→ ENTRIES SUPPLIED:
┏━━

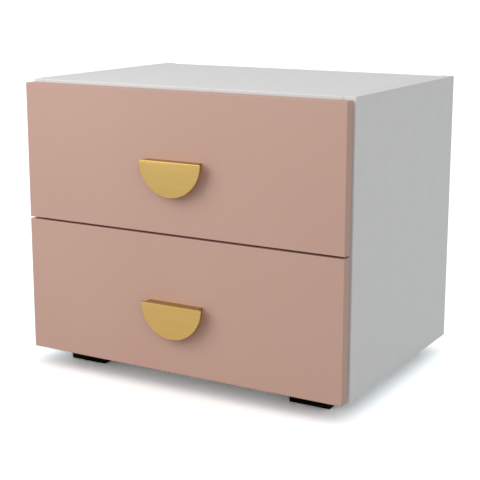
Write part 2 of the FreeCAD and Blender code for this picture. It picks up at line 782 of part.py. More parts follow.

┗━━
┏━━

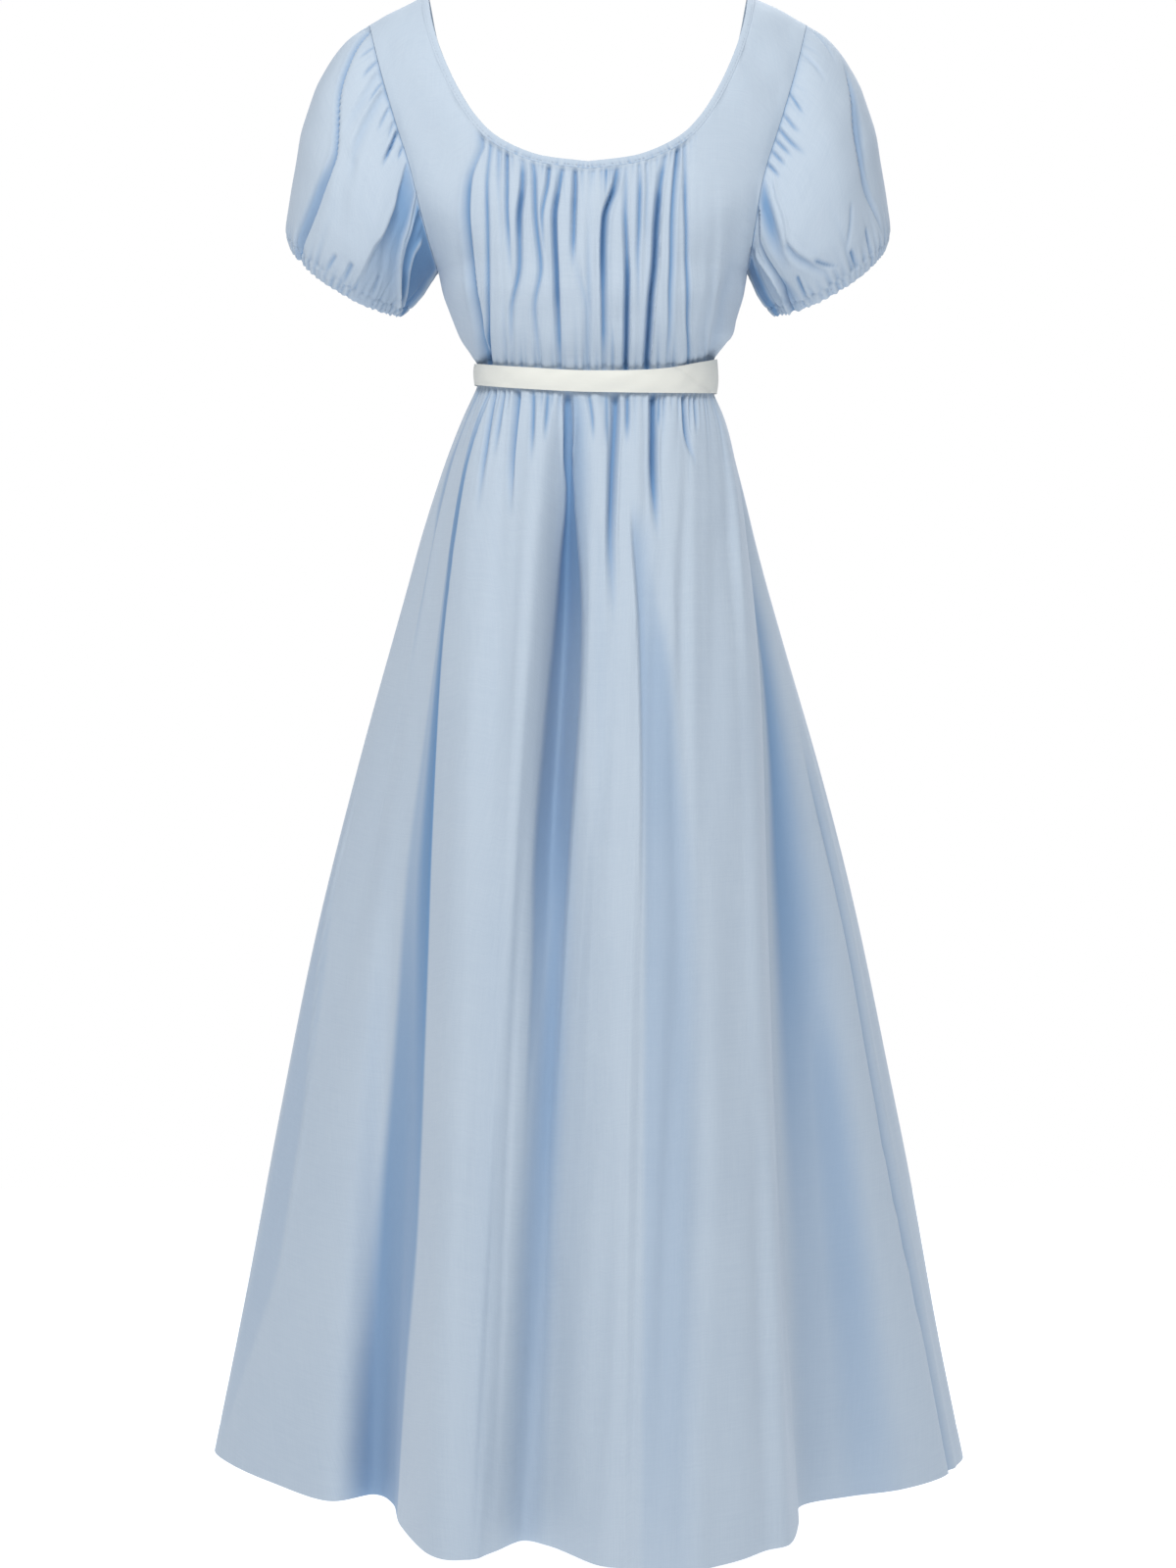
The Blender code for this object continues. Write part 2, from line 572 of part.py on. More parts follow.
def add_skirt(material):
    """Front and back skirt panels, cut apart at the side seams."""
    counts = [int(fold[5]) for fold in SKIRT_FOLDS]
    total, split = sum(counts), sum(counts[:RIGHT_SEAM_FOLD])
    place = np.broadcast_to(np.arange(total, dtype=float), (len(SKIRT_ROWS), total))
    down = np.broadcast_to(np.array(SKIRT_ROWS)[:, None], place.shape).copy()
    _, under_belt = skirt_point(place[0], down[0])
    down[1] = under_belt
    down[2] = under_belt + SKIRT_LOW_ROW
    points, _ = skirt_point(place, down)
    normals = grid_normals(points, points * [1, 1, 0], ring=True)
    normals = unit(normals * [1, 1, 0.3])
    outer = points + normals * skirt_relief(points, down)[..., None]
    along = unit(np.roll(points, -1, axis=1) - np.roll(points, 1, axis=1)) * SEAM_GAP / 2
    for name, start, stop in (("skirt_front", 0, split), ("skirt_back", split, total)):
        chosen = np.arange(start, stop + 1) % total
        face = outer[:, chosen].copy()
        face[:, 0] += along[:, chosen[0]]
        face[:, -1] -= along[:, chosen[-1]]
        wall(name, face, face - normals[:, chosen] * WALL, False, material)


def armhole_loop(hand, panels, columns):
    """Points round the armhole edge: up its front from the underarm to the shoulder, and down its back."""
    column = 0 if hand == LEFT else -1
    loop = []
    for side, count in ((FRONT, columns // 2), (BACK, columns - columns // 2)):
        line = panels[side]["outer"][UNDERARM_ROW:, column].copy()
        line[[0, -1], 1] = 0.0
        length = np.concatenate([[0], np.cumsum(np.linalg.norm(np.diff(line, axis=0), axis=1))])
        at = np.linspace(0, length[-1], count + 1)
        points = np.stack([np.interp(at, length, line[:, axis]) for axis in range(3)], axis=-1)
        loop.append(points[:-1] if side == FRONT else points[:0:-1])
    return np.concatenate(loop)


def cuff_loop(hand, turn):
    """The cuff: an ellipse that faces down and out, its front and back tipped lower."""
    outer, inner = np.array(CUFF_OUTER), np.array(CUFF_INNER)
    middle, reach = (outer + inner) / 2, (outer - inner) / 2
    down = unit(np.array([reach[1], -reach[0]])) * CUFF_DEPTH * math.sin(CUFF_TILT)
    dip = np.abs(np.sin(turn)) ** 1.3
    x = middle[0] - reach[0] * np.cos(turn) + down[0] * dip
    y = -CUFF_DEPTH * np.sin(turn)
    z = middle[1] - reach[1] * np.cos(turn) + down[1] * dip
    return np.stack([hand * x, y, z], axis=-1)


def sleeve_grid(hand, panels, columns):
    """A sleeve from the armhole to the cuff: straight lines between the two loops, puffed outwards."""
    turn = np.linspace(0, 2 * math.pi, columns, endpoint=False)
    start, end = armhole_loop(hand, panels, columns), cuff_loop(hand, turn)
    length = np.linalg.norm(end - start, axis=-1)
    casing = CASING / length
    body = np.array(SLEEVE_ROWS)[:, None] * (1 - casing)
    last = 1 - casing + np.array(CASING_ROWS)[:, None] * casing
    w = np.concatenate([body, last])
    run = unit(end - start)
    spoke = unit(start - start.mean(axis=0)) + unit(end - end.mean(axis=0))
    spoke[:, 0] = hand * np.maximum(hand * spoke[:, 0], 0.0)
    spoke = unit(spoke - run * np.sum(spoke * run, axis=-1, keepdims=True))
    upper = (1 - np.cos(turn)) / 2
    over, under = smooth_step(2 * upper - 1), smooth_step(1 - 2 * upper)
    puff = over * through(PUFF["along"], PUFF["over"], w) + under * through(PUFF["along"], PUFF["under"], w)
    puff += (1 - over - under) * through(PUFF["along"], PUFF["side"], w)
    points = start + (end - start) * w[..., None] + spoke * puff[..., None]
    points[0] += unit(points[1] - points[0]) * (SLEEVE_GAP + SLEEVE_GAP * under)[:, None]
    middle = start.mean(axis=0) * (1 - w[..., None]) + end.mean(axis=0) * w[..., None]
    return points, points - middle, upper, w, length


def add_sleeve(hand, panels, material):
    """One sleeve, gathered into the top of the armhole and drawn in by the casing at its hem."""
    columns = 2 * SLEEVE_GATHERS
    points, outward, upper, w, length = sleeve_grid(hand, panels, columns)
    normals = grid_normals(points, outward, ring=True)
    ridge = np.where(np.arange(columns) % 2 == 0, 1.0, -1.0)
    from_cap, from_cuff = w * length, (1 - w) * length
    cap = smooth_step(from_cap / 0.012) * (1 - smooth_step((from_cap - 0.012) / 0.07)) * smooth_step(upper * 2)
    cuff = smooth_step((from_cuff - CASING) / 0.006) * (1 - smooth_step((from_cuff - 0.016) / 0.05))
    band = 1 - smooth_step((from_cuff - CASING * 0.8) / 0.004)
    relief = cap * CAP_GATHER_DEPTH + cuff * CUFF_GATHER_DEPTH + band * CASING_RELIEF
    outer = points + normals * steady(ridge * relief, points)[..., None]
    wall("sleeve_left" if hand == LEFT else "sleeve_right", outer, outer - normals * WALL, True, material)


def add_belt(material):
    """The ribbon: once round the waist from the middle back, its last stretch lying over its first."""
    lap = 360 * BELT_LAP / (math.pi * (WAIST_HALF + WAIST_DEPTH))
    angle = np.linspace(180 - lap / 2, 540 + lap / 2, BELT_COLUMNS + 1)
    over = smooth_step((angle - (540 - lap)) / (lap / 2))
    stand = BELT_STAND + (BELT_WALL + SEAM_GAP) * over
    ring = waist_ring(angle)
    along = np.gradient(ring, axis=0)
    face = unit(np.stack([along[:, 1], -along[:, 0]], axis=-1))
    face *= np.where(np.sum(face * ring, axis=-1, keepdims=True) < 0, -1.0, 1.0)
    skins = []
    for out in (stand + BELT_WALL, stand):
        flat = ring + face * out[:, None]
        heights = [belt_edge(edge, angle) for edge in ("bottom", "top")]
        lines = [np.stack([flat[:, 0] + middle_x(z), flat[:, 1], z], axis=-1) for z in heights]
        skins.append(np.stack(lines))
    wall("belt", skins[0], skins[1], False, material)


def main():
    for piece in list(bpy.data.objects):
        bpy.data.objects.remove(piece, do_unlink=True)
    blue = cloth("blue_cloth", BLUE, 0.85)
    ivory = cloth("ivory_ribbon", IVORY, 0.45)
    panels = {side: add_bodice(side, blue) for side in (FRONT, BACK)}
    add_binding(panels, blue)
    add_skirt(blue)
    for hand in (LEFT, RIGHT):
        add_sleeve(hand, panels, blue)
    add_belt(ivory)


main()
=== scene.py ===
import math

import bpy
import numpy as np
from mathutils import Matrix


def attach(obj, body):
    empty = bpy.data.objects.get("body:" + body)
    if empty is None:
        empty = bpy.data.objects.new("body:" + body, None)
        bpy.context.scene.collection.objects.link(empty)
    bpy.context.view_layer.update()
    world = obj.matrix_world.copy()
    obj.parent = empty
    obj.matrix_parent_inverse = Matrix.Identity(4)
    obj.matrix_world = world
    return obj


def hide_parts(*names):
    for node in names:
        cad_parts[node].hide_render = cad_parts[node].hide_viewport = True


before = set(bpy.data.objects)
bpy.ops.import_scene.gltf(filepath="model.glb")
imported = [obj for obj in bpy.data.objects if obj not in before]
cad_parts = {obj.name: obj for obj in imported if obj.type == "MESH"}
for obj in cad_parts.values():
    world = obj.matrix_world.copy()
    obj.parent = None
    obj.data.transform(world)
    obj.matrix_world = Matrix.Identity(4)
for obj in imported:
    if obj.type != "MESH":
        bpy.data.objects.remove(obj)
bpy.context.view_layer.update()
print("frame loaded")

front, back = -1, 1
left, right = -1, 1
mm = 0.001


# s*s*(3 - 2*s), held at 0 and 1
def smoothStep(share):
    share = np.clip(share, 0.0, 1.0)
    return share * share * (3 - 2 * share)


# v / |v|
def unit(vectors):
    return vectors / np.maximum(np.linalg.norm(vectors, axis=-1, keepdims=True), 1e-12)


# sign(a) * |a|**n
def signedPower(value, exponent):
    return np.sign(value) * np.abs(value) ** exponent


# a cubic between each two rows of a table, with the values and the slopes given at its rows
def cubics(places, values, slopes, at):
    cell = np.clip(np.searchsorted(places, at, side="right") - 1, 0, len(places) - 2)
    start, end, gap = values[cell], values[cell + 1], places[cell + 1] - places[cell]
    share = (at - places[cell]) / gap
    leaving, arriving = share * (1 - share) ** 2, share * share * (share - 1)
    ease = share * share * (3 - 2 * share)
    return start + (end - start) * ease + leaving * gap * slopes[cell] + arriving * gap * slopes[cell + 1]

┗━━

→ EXERCISE AIM:
Copy all lines from the material that hold "imported".

→ PROBLEM SOLUTION:
imported = [obj for obj in bpy.data.objects if obj not in before]
cad_parts = {obj.name: obj for obj in imported if obj.type == "MESH"}
for obj in imported:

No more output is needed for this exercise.